REQUIREMENT.
Below is the data. Give it again, complete and exact.

******************************

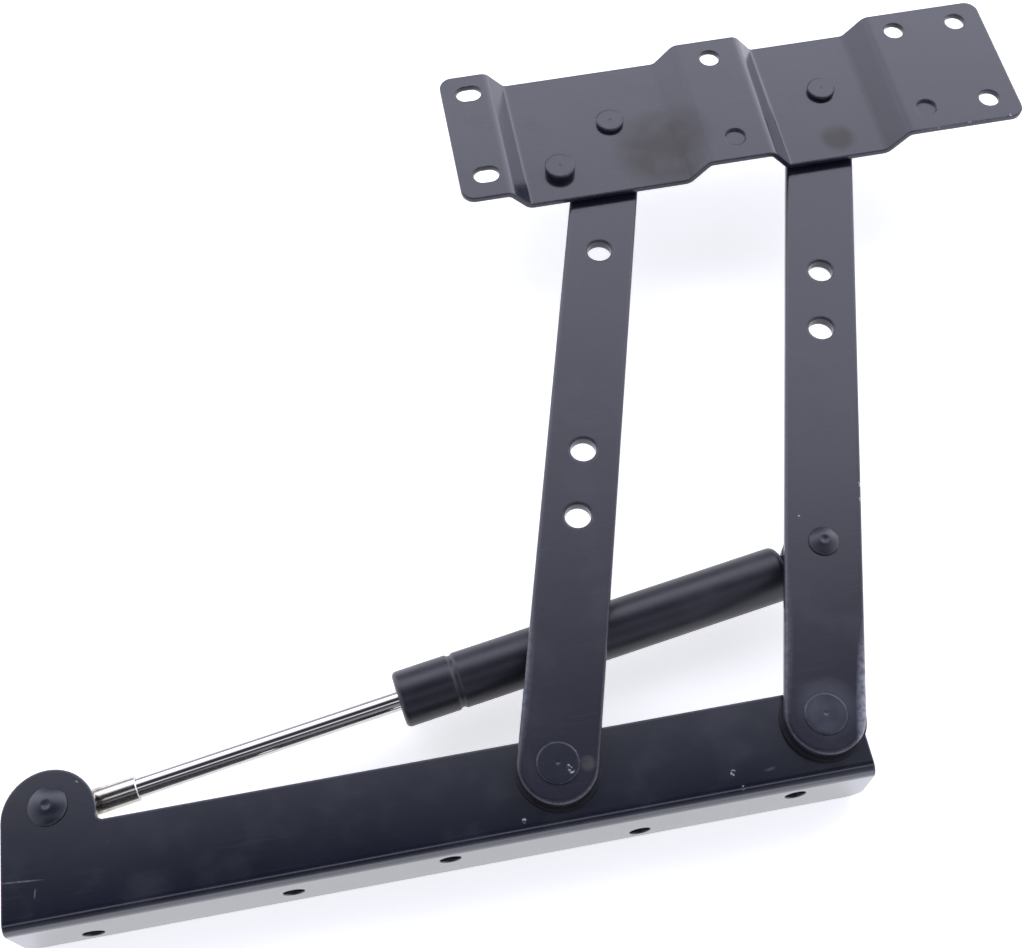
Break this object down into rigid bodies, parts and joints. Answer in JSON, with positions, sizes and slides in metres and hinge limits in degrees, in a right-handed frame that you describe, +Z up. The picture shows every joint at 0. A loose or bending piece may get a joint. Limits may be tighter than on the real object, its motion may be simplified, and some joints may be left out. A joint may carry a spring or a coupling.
{
  "type": "lift top table mechanism",
  "caption": "Parallelogram lift-top table hinge: angled base rail, parallel swing arms, pressed top plate and a gas spring between the rail's ear and an arm.",
  "frame": {"origin": "centre of the base rail's middle screw hole, on the underside of the flange", "axes": "+X along the base rail from the gas spring's ear to the right arm, +Z up from the flange to the top plate, -Y the side of the arms and the plate, +Y the side of the flange and the gas spring. Raised position."},
  "size_m": [0.4653, 0.0505, 0.3433],
  "materials": {
    "rail_paint": "blue-black gloss electrocoat on cold rolled steel",
    "arm_paint": "dark grey satin powder coat with worn edges",
    "plate_paint": "dark grey satin powder coat on pressed sheet steel",
    "tube_paint": "black satin enamel on steel tube",
    "nylon": "black nylon",
    "zinc_steel": "turned steel, zinc plated",
    "nickel": "nickel plated steel, warm",
    "chrome": "hard chrome, polished",
    "rubber": "black nitrile rubber"
  },
  "bodies": {
    "base": {"base_rail": "rail_paint", "left_base_rivet": "rail_paint", "right_base_rivet": "rail_paint", "left_base_washer": "nylon", "right_base_washer": "nylon", "ear_rivet": "rail_paint", "ear_spacer": "zinc_steel", "ear_washer": "zinc_steel"},
    "left_arm": {"left_arm": "arm_paint"},
    "right_arm": {"right_arm": "arm_paint", "arm_pin": "rail_paint", "arm_pin_spacer": "zinc_steel"},
    "top_plate": {"top_plate": "plate_paint", "left_plate_rivet": "plate_paint", "right_plate_rivet": "plate_paint", "left_plate_washer": "nylon", "right_plate_washer": "nylon", "stop_pin": "plate_paint"},
    "strut_rod": {"rod_end": "nickel", "piston_rod": "chrome", "piston": "zinc_steel", "piston_ring": "rubber"},
    "strut_tube": {"spring_tube": "tube_paint", "rod_guide": "zinc_steel", "rod_seal": "rubber", "tube_eye": "tube_paint", "eye_bush": "nickel"}
  },
  "joints": [
    {"name": "left_arm_swing", "type": "hinge", "parent": "base", "child": "left_arm", "pos_m": [0.044, -0.015, 0.023], "axis": [0, -1, 0], "range_deg": [0, 85.6]},
    {"name": "right_arm_swing", "type": "hinge", "parent": "base", "child": "right_arm", "pos_m": [0.144, -0.015, 0.023], "axis": [0, -1, 0], "range_deg": [0, 85.6]},
    {"name": "plate_level", "type": "hinge", "parent": "left_arm", "child": "top_plate", "pos_m": [0.12518, -0.015, 0.31181], "axis": [0, -1, 0], "range_deg": [-85.6, 0]},
    {"name": "strut_swing", "type": "hinge", "parent": "base", "child": "strut_rod", "pos_m": [-0.1408, 0.001, 0.043], "axis": [0, -1, 0], "range_deg": [-7.85, 0]},
    {"name": "strut_slide", "type": "slide", "parent": "strut_rod", "child": "strut_tube", "axis": [0.988, 0, 0.1542], "range_m": [-0.0884, 0], "stiffness_N_per_m": 100, "springref_m": 1}
  ],
  "couplings": [
    {"joint": "right_arm_swing", "follows": "left_arm_swing", "ratio": 1},
    {"joint": "plate_level", "follows": "left_arm_swing", "ratio": -1},
    {"joint": "strut_swing", "follows": "left_arm_swing", "ratio": -0.091201},
    {"joint": "strut_slide", "follows": "left_arm_swing", "m_per_rad": -0.059113}
  ]
}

******************************

FULL ANSWER.
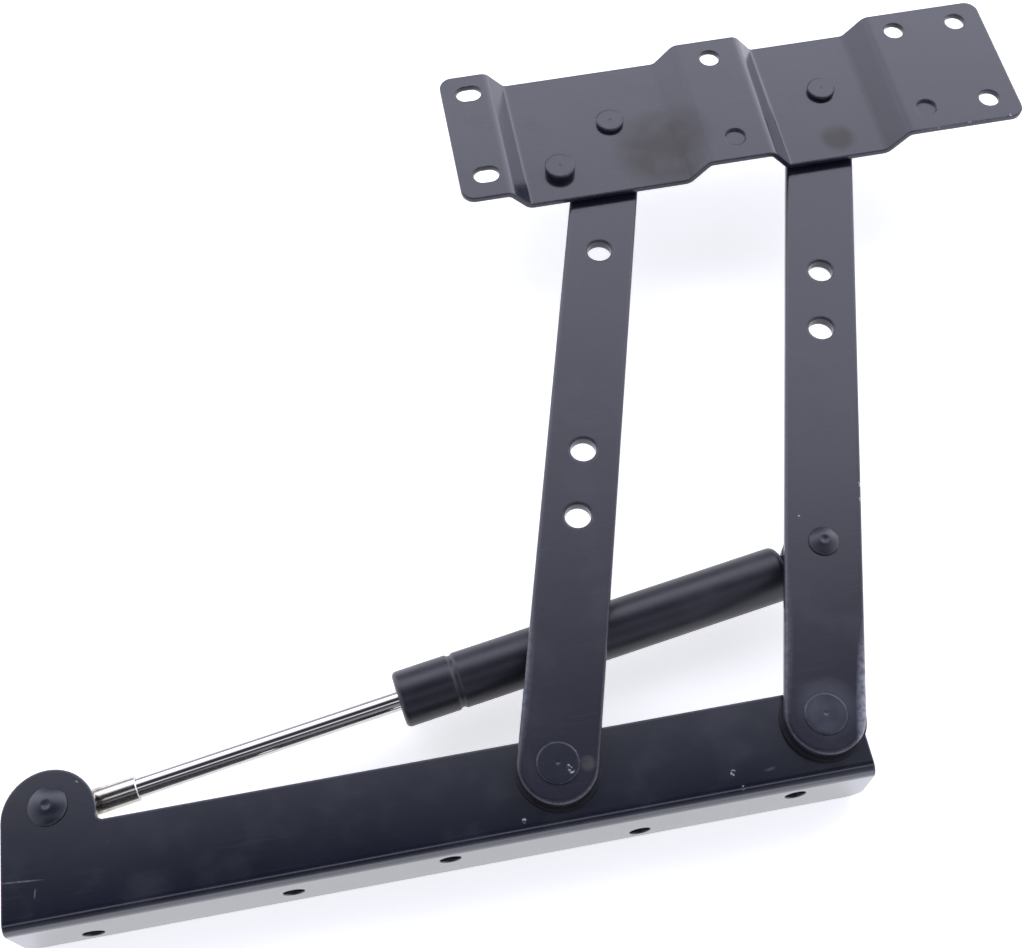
Break this object down into rigid bodies, parts and joints. Answer in JSON, with positions, sizes and slides in metres and hinge limits in degrees, in a right-handed frame that you describe, +Z up. The picture shows every joint at 0. A loose or bending piece may get a joint. Limits may be tighter than on the real object, its motion may be simplified, and some joints may be left out. A joint may carry a spring or a coupling.
{
  "type": "lift top table mechanism",
  "caption": "Parallelogram lift-top table hinge: angled base rail, parallel swing arms, pressed top plate and a gas spring between the rail's ear and an arm.",
  "frame": {"origin": "centre of the base rail's middle screw hole, on the underside of the flange", "axes": "+X along the base rail from the gas spring's ear to the right arm, +Z up from the flange to the top plate, -Y the side of the arms and the plate, +Y the side of the flange and the gas spring. Raised position."},
  "size_m": [0.4653, 0.0505, 0.3433],
  "materials": {
    "rail_paint": "blue-black gloss electrocoat on cold rolled steel",
    "arm_paint": "dark grey satin powder coat with worn edges",
    "plate_paint": "dark grey satin powder coat on pressed sheet steel",
    "tube_paint": "black satin enamel on steel tube",
    "nylon": "black nylon",
    "zinc_steel": "turned steel, zinc plated",
    "nickel": "nickel plated steel, warm",
    "chrome": "hard chrome, polished",
    "rubber": "black nitrile rubber"
  },
  "bodies": {
    "base": {"base_rail": "rail_paint", "left_base_rivet": "rail_paint", "right_base_rivet": "rail_paint", "left_base_washer": "nylon", "right_base_washer": "nylon", "ear_rivet": "rail_paint", "ear_spacer": "zinc_steel", "ear_washer": "zinc_steel"},
    "left_arm": {"left_arm": "arm_paint"},
    "right_arm": {"right_arm": "arm_paint", "arm_pin": "rail_paint", "arm_pin_spacer": "zinc_steel"},
    "top_plate": {"top_plate": "plate_paint", "left_plate_rivet": "plate_paint", "right_plate_rivet": "plate_paint", "left_plate_washer": "nylon", "right_plate_washer": "nylon", "stop_pin": "plate_paint"},
    "strut_rod": {"rod_end": "nickel", "piston_rod": "chrome", "piston": "zinc_steel", "piston_ring": "rubber"},
    "strut_tube": {"spring_tube": "tube_paint", "rod_guide": "zinc_steel", "rod_seal": "rubber", "tube_eye": "tube_paint", "eye_bush": "nickel"}
  },
  "joints": [
    {"name": "left_arm_swing", "type": "hinge", "parent": "base", "child": "left_arm", "pos_m": [0.044, -0.015, 0.023], "axis": [0, -1, 0], "range_deg": [0, 85.6]},
    {"name": "right_arm_swing", "type": "hinge", "parent": "base", "child": "right_arm", "pos_m": [0.144, -0.015, 0.023], "axis": [0, -1, 0], "range_deg": [0, 85.6]},
    {"name": "plate_level", "type": "hinge", "parent": "left_arm", "child": "top_plate", "pos_m": [0.12518, -0.015, 0.31181], "axis": [0, -1, 0], "range_deg": [-85.6, 0]},
    {"name": "strut_swing", "type": "hinge", "parent": "base", "child": "strut_rod", "pos_m": [-0.1408, 0.001, 0.043], "axis": [0, -1, 0], "range_deg": [-7.85, 0]},
    {"name": "strut_slide", "type": "slide", "parent": "strut_rod", "child": "strut_tube", "axis": [0.988, 0, 0.1542], "range_m": [-0.0884, 0], "stiffness_N_per_m": 100, "springref_m": 1}
  ],
  "couplings": [
    {"joint": "right_arm_swing", "follows": "left_arm_swing", "ratio": 1},
    {"joint": "plate_level", "follows": "left_arm_swing", "ratio": -1},
    {"joint": "strut_swing", "follows": "left_arm_swing", "ratio": -0.091201},
    {"joint": "strut_slide", "follows": "left_arm_swing", "m_per_rad": -0.059113}
  ]
}